Nearly half the homes in the U.S. use natural gas for heat, and they could pay an average $746 this winter, 30% more than a year ago. Those in the Midwest could get particularly pinched, with bills up an estimated 49%, and this could be the most expensive winter for natural-gas heated homes since 2008-09, according to the forecast by the U.S. Energy Information Administration
The federal estimate issued Wednesday follows a forecast issued this week by the state's largest utility, We Energies. That analysis assumes "average" winter weather compared with the federal forecast which says the winter will be slightly colder than normal.
That analysis done by We Energies "predicts the typical residential customer will pay $25 more a month this winter compared to last year," assuming an average winter weather. That would increase the typical residential customer's bill about 30% from $80 last winter to around $105.
"This increase is mainly due to tight supplies as well as a worldwide increase in demand for natural gas," We Energies said in a statement that was released with its analysis.
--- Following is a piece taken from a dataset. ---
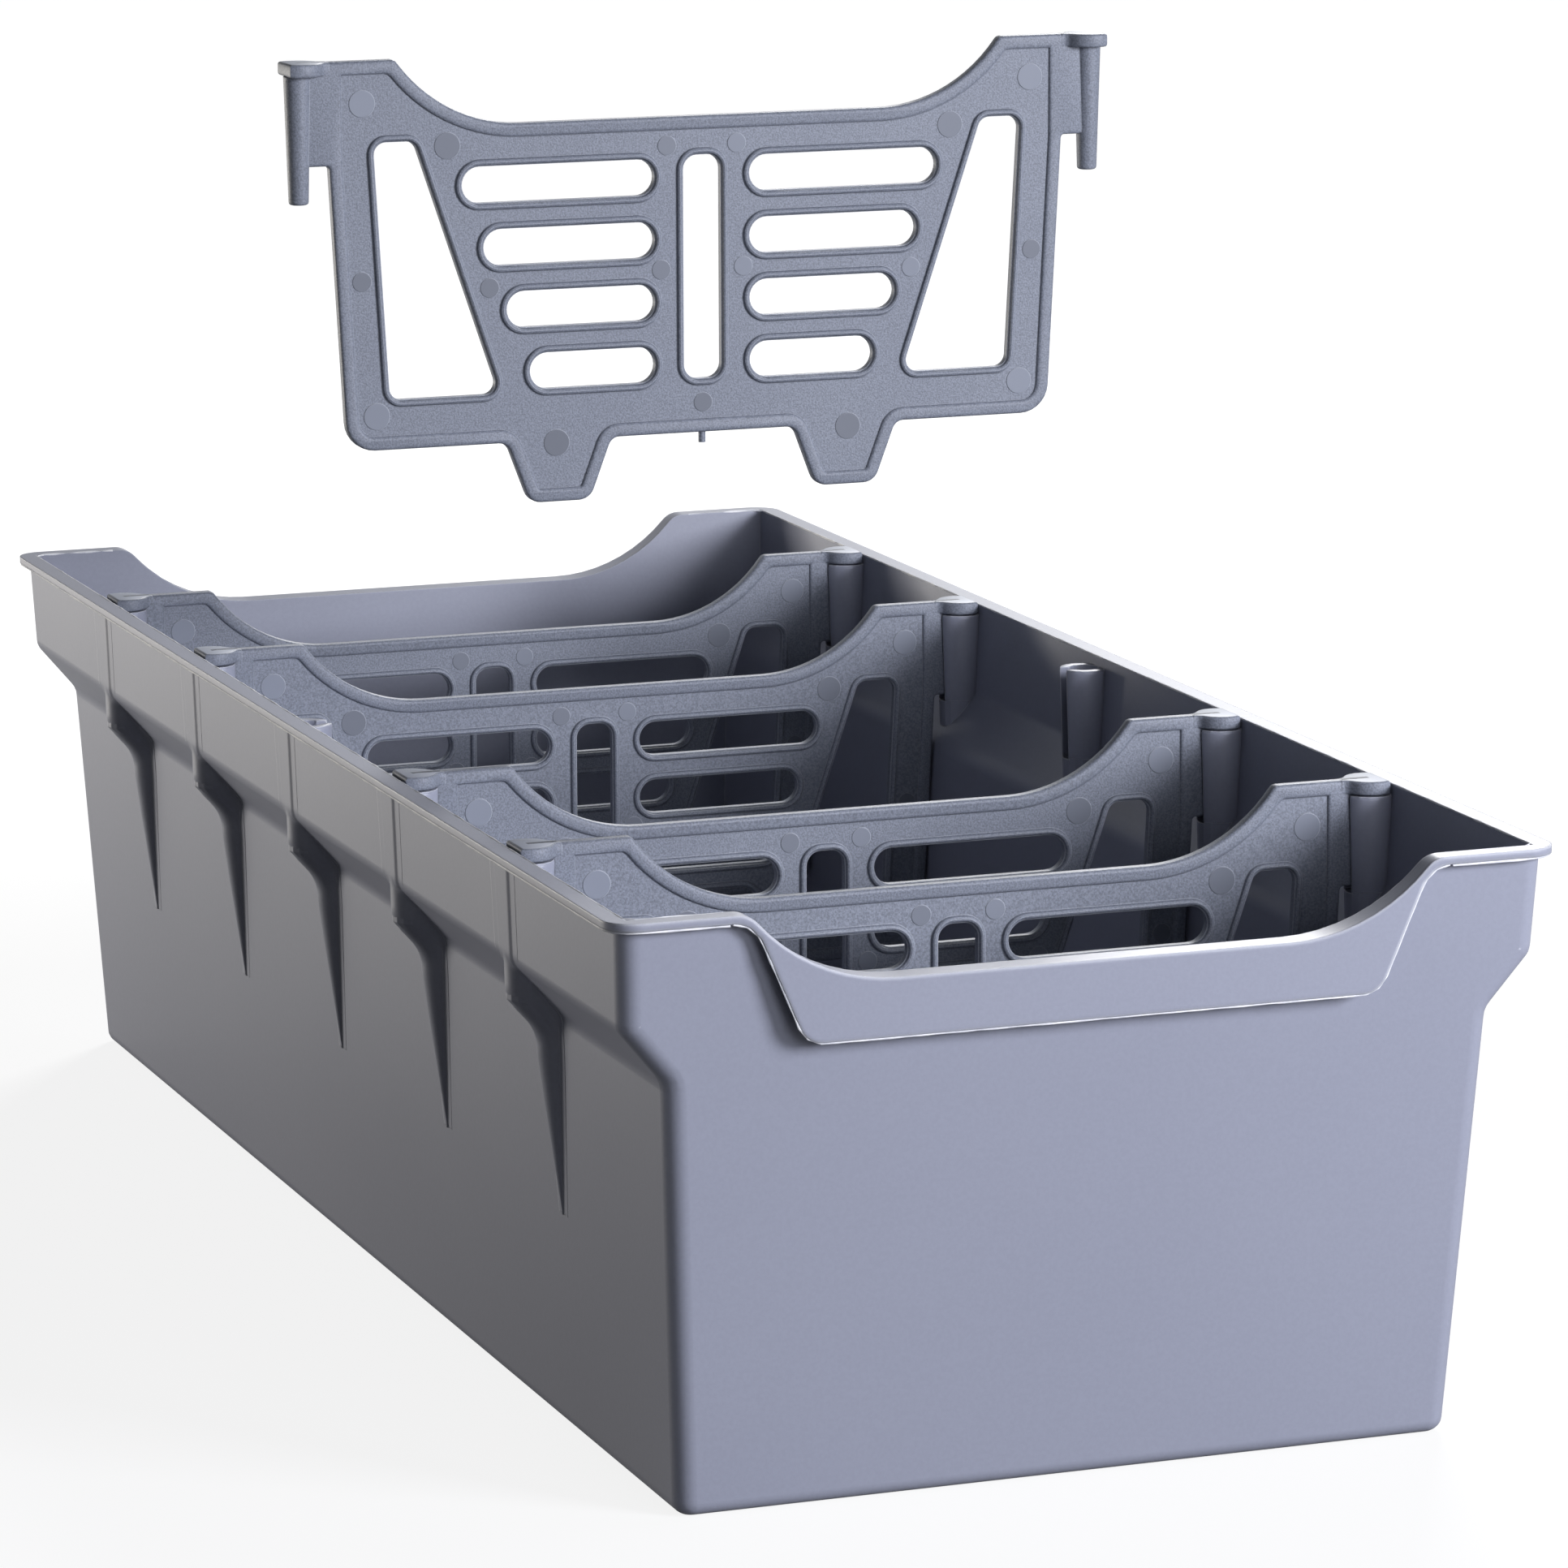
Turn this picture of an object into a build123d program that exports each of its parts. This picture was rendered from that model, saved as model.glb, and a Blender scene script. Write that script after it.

We Energies serves 1.1 million natural gas customers in Wisconsin.
"This forecast matches what we sent out on Monday, that we expect the natural gas price spike will impact customer heating bills this winter," We Energies spokesman Brendan Conway said Wednesday.
Wisconsin Public Service Corp., which along with We Energies is owned by WEC Energy Group, said the typical residential customer will pay $40 more a month this winter compared to last winter, assuming average weather conditions.